One concrete example the study highlighted was lexical diversity, measured by the Type-Token Ratio (TTR). Without AI, Indian and American writing showed significantly different levels of lexical diversity. With AI, however, the diversity level of Indian writing increased and converged with that of Americans, eliminating the statistically significant difference between the groups. The AI had subtly reshaped this linguistic feature, nudging Indian writing towards an American pattern.

Why we must govern AI used inside tech companies

How culture gets flattened

A qualitative content analysis of the essays written by Indian participants painted a vivid picture of this cultural flattening. When describing the festival of Diwali without AI, participants often included rich details about specific religious rituals (like worshipping Goddess Laxmi) or culturally specific activities (like bursting crackers or making rangolis).
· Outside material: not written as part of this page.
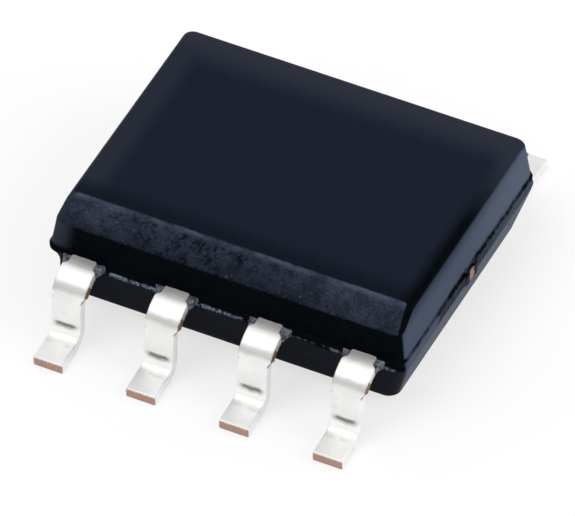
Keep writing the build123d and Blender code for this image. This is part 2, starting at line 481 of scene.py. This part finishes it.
class Look:
    """A material in the making, with short calls for the nodes it is made of."""

    def __init__(self, name):
        self.material = bpy.data.materials.new(name)
        self.material.use_nodes = True
        self.nodes = self.material.node_tree.nodes
        self.links = self.material.node_tree.links
        self.shader = self.nodes["Principled BSDF"]

    def add(self, kind, **settings):
        made = self.nodes.new(kind)
        for key, value in settings.items():
            setattr(made, key, value)
        return made

    def feed(self, socket, value):
        """Sets a socket to a number or a colour, or links an output to it."""
        if isinstance(value, tuple):
            socket.default_value = (*value, 1)
        elif isinstance(value, (int, float)):
            socket.default_value = value
        else:
            self.links.new(value, socket)

    def place(self):
        """The surface point in millimetres, in the part's own frame."""
        coordinates = self.add("ShaderNodeTexCoord")
        scale = self.add("ShaderNodeVectorMath", operation="SCALE")
        scale.inputs["Scale"].default_value = 1 / MM
        self.links.new(coordinates.outputs["Object"], scale.inputs[0])
        return scale.outputs[0]

    def stretch(self, place, factors):
        """The same point with its axes scaled, so that a texture on it runs long or short."""
        stretched = self.add("ShaderNodeVectorMath", operation="MULTIPLY")
        stretched.inputs[1].default_value = factors
        self.links.new(place, stretched.inputs[0])
        return stretched.outputs[0]

    def split(self, vector):
        """The X, Y and Z of a vector."""
        split = self.add("ShaderNodeSeparateXYZ")
        self.links.new(vector, split.inputs[0])
        return split.outputs

    def noise(self, place, per_mm, detail, roughness):
        """Cloudy noise of 0 to 1, with so many features to the millimetre."""
        texture = self.add("ShaderNodeTexNoise")
        texture.inputs["Scale"].default_value = per_mm
        texture.inputs["Detail"].default_value = detail
        texture.inputs["Roughness"].default_value = roughness
        self.links.new(place, texture.inputs["Vector"])
        return texture.outputs["Fac"]

    def rise(self, value, low, high, out_low=0.0, out_high=1.0):
        """A smooth step of a value between two limits."""
        step = self.add("ShaderNodeMapRange", interpolation_type="SMOOTHSTEP")
        limits = {"From Min": low, "From Max": high, "To Min": out_low, "To Max": out_high}
        for name, number in limits.items():
            step.inputs[name].default_value = number
        self.links.new(value, step.inputs["Value"])
        return step.outputs["Result"]

    def maths(self, operation, *values):
        node = self.add("ShaderNodeMath", operation=operation)
        for socket, value in zip(node.inputs, values):
            self.feed(socket, value)
        return node.outputs[0]

    def product(self, first, *others):
        for other in others:
            first = self.maths("MULTIPLY", first, other)
        return first

    def distance(self, value, centre):
        return self.maths("ABSOLUTE", self.maths("SUBTRACT", value, centre))

    def mix(self, share, first, second):
        """A mix of two colours, from the first at 0 to the second at 1."""
        mix = self.add("ShaderNodeMix", data_type="RGBA")
        self.links.new(share, mix.inputs["Factor"])
        self.feed(mix.inputs[6], first)
        self.feed(mix.inputs[7], second)
        return mix.outputs[2]

    def finish(self, colour, roughness, relief, relief_mm, metallic=0.0):
        """Connects the surface's colour, roughness and fine relief."""
        inputs = self.shader.inputs
        self.feed(inputs["Base Color"], colour)
        self.feed(inputs["Roughness"], roughness)
        inputs["Metallic"].default_value = metallic
        raised = self.add("ShaderNodeBump")
        raised.inputs["Strength"].default_value = 1.0
        raised.inputs["Distance"].default_value = relief_mm * MM
        self.links.new(relief, raised.inputs["Height"])
        self.links.new(raised.outputs["Normal"], inputs["Normal"])
        return self.material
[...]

With AI assistance, descriptions often became more generic, focusing on universal elements like “lights and sweets,” “family gatherings,” and “exchanging gifts.” While not factually wrong, these AI-influenced descriptions lacked the specific cultural texture, presenting the festival through a more Westernized, simplified lens.
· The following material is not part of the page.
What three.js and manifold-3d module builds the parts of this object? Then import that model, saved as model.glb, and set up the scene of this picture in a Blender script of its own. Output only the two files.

Similarly, descriptions of the popular Indian dish Biryani shifted. Without AI, users might mention specific regional variations (Malabar style) or unique accompaniments (raita, lemon pickle). With AI, the descriptions leaned towards common, almost cliché, food writing tropes like “rich flavors,” “melts in my mouth,” and “aromatic basmati rice,” subtly exoticizing the food rather than describing it with familiar detail.
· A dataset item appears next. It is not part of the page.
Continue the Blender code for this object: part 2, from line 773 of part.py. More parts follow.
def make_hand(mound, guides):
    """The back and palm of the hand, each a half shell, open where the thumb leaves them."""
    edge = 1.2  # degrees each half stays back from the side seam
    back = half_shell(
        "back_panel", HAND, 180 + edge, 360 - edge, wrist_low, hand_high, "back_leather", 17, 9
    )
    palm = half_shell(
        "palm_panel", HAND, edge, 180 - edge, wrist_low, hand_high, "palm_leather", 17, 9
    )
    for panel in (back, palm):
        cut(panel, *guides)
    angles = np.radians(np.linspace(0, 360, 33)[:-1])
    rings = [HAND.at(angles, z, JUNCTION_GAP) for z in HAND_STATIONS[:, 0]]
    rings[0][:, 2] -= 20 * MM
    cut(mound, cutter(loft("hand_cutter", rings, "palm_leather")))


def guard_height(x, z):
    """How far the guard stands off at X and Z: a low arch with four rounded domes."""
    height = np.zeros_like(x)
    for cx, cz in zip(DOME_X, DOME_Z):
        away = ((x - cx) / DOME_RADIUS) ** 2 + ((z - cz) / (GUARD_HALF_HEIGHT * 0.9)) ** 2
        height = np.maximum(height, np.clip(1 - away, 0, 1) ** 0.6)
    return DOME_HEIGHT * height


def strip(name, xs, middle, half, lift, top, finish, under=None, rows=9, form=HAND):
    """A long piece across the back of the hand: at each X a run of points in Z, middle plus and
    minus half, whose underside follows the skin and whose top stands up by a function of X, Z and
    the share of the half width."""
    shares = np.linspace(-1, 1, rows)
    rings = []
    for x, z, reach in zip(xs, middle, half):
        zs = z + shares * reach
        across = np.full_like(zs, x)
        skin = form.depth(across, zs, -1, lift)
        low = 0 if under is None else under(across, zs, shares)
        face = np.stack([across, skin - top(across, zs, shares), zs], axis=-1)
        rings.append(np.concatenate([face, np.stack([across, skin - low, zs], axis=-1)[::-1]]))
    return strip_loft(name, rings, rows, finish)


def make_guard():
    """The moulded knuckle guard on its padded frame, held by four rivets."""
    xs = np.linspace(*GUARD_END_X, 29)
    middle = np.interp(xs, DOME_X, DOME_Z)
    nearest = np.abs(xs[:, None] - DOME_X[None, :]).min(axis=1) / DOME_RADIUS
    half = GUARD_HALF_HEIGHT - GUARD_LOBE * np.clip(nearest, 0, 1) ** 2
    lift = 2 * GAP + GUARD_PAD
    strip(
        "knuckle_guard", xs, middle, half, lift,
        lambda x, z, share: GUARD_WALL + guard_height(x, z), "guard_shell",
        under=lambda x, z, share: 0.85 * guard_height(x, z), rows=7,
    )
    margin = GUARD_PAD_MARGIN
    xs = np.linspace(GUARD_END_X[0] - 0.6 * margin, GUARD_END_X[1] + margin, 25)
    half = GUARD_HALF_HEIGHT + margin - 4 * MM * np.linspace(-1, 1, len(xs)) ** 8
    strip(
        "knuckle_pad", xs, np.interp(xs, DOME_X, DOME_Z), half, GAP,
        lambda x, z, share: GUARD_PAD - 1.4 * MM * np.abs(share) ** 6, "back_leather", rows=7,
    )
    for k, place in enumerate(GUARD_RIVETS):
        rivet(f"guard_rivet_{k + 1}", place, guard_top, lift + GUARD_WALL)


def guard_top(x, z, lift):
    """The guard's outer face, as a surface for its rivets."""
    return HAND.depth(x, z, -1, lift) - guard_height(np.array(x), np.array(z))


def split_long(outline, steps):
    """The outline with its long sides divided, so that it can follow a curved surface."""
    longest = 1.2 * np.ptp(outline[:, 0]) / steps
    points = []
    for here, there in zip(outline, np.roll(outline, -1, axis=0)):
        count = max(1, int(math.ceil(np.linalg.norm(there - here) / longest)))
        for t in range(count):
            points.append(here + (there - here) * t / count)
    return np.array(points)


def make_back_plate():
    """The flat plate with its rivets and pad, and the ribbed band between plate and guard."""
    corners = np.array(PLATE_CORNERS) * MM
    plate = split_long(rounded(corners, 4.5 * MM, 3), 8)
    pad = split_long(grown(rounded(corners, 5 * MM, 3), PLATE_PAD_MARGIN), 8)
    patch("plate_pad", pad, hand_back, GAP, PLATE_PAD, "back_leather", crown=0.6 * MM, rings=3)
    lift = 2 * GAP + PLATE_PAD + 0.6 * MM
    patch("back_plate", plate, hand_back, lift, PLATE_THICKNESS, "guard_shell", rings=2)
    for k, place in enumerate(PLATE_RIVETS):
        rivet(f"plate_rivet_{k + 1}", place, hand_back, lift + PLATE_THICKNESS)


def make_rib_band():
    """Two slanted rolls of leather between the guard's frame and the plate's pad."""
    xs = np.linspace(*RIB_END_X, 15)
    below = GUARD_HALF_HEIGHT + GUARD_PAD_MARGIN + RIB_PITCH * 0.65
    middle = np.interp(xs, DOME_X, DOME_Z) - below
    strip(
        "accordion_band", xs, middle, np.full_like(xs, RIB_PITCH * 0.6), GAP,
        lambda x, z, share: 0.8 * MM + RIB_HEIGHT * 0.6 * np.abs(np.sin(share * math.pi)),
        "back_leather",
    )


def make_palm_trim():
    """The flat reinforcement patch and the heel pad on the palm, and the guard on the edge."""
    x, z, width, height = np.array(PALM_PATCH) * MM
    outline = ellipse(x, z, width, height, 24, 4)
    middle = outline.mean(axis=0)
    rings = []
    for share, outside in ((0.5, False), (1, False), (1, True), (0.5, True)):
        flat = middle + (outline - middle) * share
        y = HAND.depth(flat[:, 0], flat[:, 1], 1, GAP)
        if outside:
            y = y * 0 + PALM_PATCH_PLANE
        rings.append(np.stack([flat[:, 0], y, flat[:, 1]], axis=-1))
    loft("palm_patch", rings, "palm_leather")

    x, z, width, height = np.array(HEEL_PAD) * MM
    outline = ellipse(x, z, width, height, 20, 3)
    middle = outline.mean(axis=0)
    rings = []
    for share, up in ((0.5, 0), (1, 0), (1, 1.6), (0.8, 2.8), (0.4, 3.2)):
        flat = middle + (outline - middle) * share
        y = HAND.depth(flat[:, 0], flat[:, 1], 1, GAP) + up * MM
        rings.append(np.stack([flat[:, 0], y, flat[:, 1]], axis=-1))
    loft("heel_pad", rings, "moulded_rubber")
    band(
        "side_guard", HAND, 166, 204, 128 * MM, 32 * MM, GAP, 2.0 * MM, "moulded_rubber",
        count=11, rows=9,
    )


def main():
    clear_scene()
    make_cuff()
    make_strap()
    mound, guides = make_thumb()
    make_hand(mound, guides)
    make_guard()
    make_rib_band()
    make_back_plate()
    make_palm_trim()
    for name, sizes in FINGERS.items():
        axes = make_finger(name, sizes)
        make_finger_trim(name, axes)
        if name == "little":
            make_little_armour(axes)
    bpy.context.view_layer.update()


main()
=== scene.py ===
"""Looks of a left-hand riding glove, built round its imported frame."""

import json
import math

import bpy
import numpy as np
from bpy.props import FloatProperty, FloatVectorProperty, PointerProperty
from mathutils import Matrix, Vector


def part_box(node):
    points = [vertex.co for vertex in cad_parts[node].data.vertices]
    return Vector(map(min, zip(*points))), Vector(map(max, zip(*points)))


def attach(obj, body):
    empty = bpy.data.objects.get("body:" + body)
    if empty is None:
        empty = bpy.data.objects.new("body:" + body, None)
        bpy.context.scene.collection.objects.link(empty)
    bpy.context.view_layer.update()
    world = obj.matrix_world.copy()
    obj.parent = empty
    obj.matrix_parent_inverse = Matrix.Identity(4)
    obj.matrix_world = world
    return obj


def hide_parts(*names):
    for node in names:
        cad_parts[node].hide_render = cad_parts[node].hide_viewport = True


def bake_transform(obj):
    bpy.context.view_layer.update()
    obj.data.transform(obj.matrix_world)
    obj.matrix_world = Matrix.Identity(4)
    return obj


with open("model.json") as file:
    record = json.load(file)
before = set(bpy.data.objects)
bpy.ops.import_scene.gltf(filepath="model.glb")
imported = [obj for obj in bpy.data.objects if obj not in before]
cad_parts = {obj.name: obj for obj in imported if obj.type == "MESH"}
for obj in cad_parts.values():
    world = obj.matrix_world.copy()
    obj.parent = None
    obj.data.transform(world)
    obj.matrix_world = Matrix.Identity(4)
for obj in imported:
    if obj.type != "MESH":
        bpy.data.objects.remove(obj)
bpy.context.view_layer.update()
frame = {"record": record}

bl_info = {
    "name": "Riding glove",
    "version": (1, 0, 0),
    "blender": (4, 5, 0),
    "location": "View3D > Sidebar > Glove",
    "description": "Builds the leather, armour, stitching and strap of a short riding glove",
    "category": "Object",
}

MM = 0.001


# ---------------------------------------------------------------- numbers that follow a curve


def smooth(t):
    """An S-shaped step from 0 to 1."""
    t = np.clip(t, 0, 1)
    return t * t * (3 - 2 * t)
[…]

The AI’s suggestions themselves often revealed a Western default. When Indian participants started typing the name of an Indian public figure, the initial suggestions were almost always Western celebrities. For the food task, the first suggestions were invariably “pizza” or “sushi”; for festivals, it was “Christmas.” While users often bypassed these initial, incongruent suggestions, their persistent presence underscores the model’s underlying bias. There was even tentative evidence that these suggestions might slightly shift choices: sushi, unmentioned by Indians without AI, appeared in three AI-assisted essays, and mentions of Christmas increased slightly.

The researchers argue these findings provide concrete evidence of a phenomenon potentially termed “AI colonialism.” This isn’t about military or political control, but about the subtle imposition of dominant cultural norms through technology. Western-based tech companies develop powerful AI models trained primarily on Western data, often using low-paid labor from non-Western regions for data labeling. These models are then embedded in globally distributed products, reinforcing Western cultural hegemony and potentially erasing other forms of cultural expression.

The homogenization observed in the study represents a form of cultural imperialism, where the nuances of diverse languages, communication styles, and value systems risk being flattened by a dominant, technologically enforced standard. Think of the differences in directness, formality, or politeness across cultures – AI suggestions biased towards a Western, often informal and direct style, could erode these distinctions over time.

Beyond overt cultural practices, there’s the risk of “cognitive imperialism.” Writing shapes thinking. If users are constantly exposed to and nudged towards Western modes of expression, it could subtly influence how they perceive their own culture and even their own thoughts, potentially leading to a loss of cultural identity or feelings of inferiority. This creates a dangerous feedback loop: users adopt Westernized styles influenced by AI, generating more Western-like content online, which then trains future AI models, further amplifying the bias.

The Cornell study is a wake-up call.